Вот это-то обстоятельство недооценено многими нашими практическими работниками. На кооперацию у нас смотрят пренебрежительно, не понимая того, какое исключительное значение имеет эта кооперация, во-первых, с принципиальной стороны (собственность на средства производства в руках государства), во-вторых, со стороны перехода к новым порядкам путем возможно более простым, легким и доступным для крестьянина.

А ведь в этом, опять-таки, главное. Одно дело фантазировать насчет всяких рабочих объединений для построения социализма, другое дело научиться практически строить этот социализм так, чтобы всякий мелкий крестьянин мог участвовать в этом построении. Этой-то ступени мы и достигли теперь. И несомненно то, что, достигнув ее, мы пользуемся ею непомерно мало.

Мы перегнули палку, переходя к нэпу, не в том отношении, что слишком много места уделили принципу свободной промышленности и торговли, но мы перегнули палку, переходя к нэпу, в том отношении, что забыли думать о кооперации, что недооцениваем теперь кооперацию, что начали забывать уже гигантское значение кооперации в указанных выше двух сторонах этого значения.

Я намерен теперь поговорить с читателем о том, что практически можно и должно сделать сейчас же, исходя из этого «кооперативного» принципа. Какими средствами можно и должно сейчас же начать развивать этот «кооперативный» принцип так, чтобы всякому и каждому было ясно его социалистическое значение?

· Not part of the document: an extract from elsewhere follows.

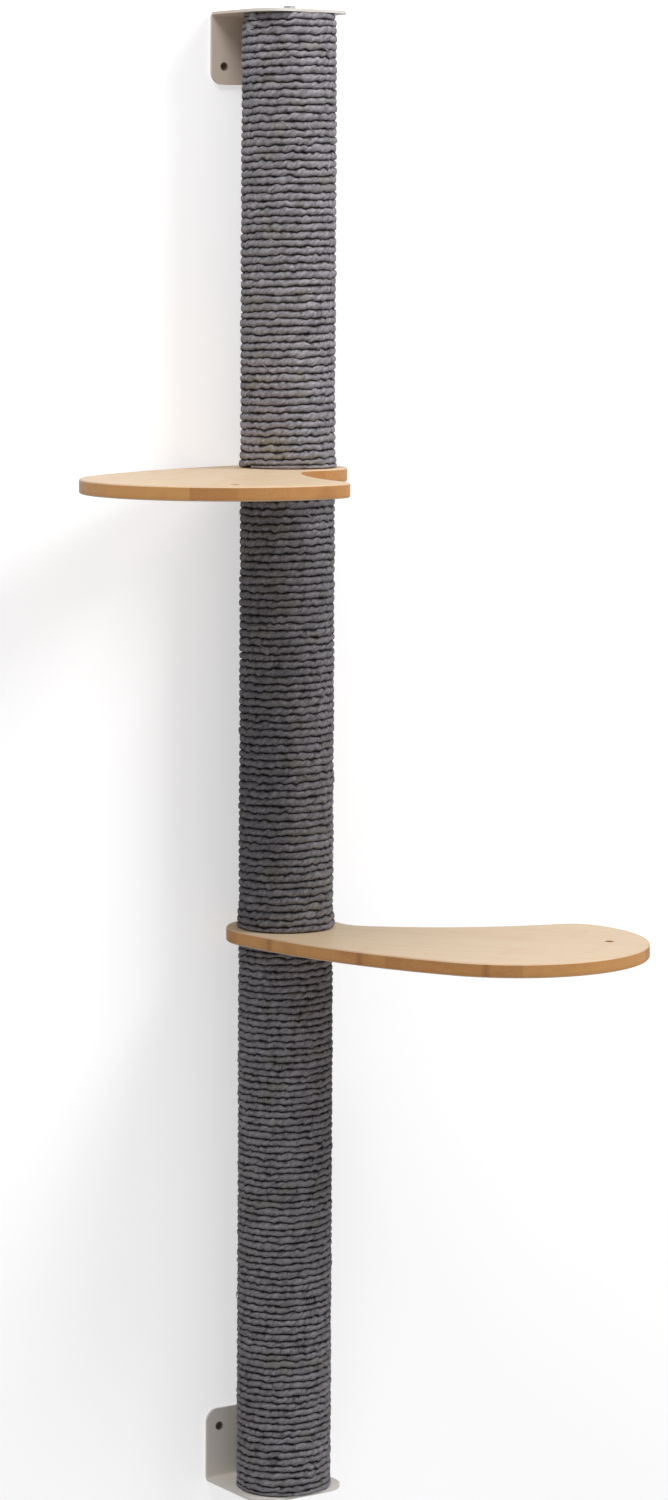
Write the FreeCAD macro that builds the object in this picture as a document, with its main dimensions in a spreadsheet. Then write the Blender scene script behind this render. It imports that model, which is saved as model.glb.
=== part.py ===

Надо поставить кооперацию политически так, чтобы не только кооперация вообще и всегда имела известную льготу, но чтобы эта льгота была чисто имущественной льготой (высота банкового процента и т. п.). Надо ссужать кооперацию такими государственными средствами, которые хотя бы на немного, но превышали те средства, которые мы ссужаем частным предприятиям, вплоть хотя бы до тяжелой промышленности и т. д.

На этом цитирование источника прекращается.